RECORDED INFORMATION:
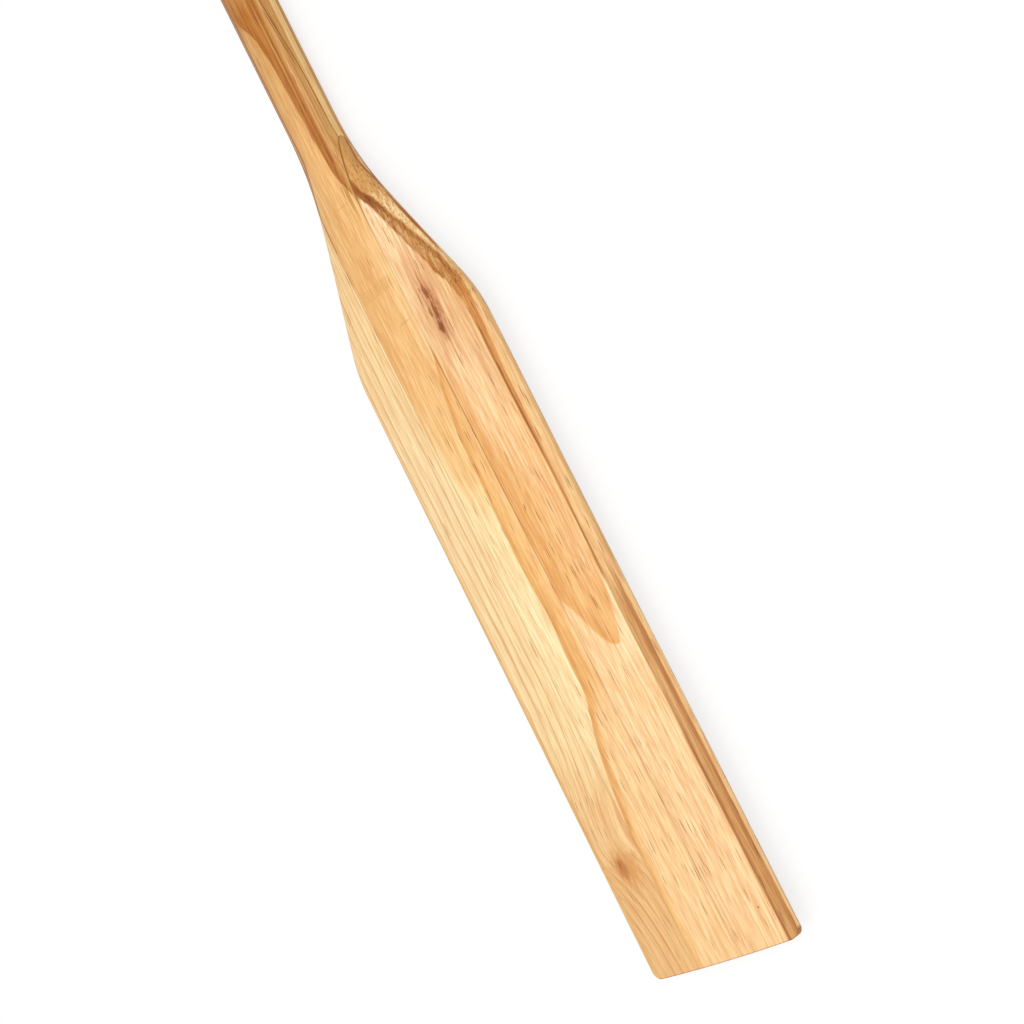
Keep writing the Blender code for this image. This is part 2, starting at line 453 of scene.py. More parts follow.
    def build(self, name: str, board: Board) -> bpy.types.Object:
        """Make the board's mesh object.

        Args:
            name: Name of the new object.
            board: Which board to make.

        Returns:
            The object, linked to the scene and shaded smooth between its sharp corners.
        """
        bm = bmesh.new()
        across_layer = bm.verts.layers.float.new(ACROSS_LAYER)
        glue_layer = bm.verts.layers.float.new(GLUE_LAYER)
        rings = []
        for ring in self.rings(board):
            verts = []
            for place, across, from_glue in ring:
                vert = bm.verts.new(place)
                vert[across_layer] = across
                vert[glue_layer] = from_glue
                verts.append(vert)
            rings.append(verts)
        for near, far in zip(rings, rings[1:]):
            for k, vert in enumerate(near):
                bm.faces.new((near[k - 1], vert, far[k], far[k - 1]))
        if board is Board.STAVE:
            self.close_stave(bm, rings[0])
            self.close_stave(bm, rings[-1])
        else:
            bm.faces.new(rings[0])
            self.close_wing(bm, rings[-1])
        bmesh.ops.remove_doubles(bm, verts=bm.verts, dist=self.merge)
        bmesh.ops.dissolve_degenerate(bm, edges=bm.edges, dist=self.merge / 4)
        bmesh.ops.recalc_face_normals(bm, faces=bm.faces)
        mesh = bpy.data.meshes.new(name)
        bm.to_mesh(mesh)
        bm.free()
        mesh.shade_smooth()
        mesh.set_sharp_from_angle(angle=math.radians(self.sharp_angle))
        return linked(name, mesh)

    def close_stave(self, bm: bmesh.types.BMesh, ring: list[bmesh.types.BMVert]) -> None:
        """Close an end of the stave with upright strips, from its left side to its right side."""
        side = len(ring) // 4
        for k in range(-side, side):
            lower = 2 * side - k
            corners = dict.fromkeys((ring[k], ring[k + 1], ring[lower - 1], ring[lower]))
            bm.faces.new(tuple(corners))

    def close_wing(self, bm: bmesh.types.BMesh, ring: list[bmesh.types.BMVert]) -> None:
        """Close the tip end of a wing with upright strips, out to its narrow edge."""
        count = len(ring)
        middle = count // 2
        for k in range(middle - 2):
            bm.faces.new((ring[k], ring[k + 1], ring[count - 2 - k], ring[count - 1 - k]))
        bm.faces.new(ring[middle - 2:middle + 3])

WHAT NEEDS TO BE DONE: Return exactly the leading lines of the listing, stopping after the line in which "board: Which board to make." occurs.

REPLY:
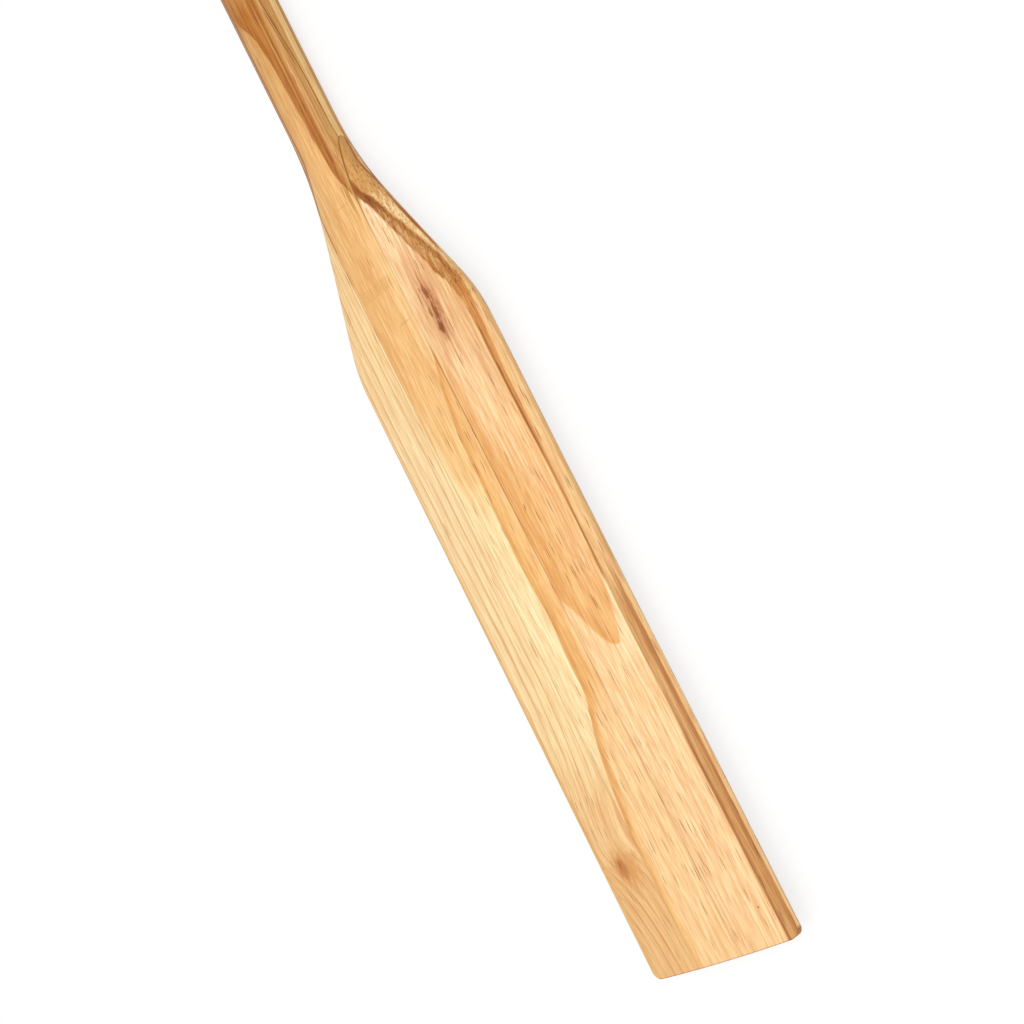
Keep writing the Blender code for this image. This is part 2, starting at line 453 of scene.py. More parts follow.
    def build(self, name: str, board: Board) -> bpy.types.Object:
        """Make the board's mesh object.

        Args:
            name: Name of the new object.
            board: Which board to make.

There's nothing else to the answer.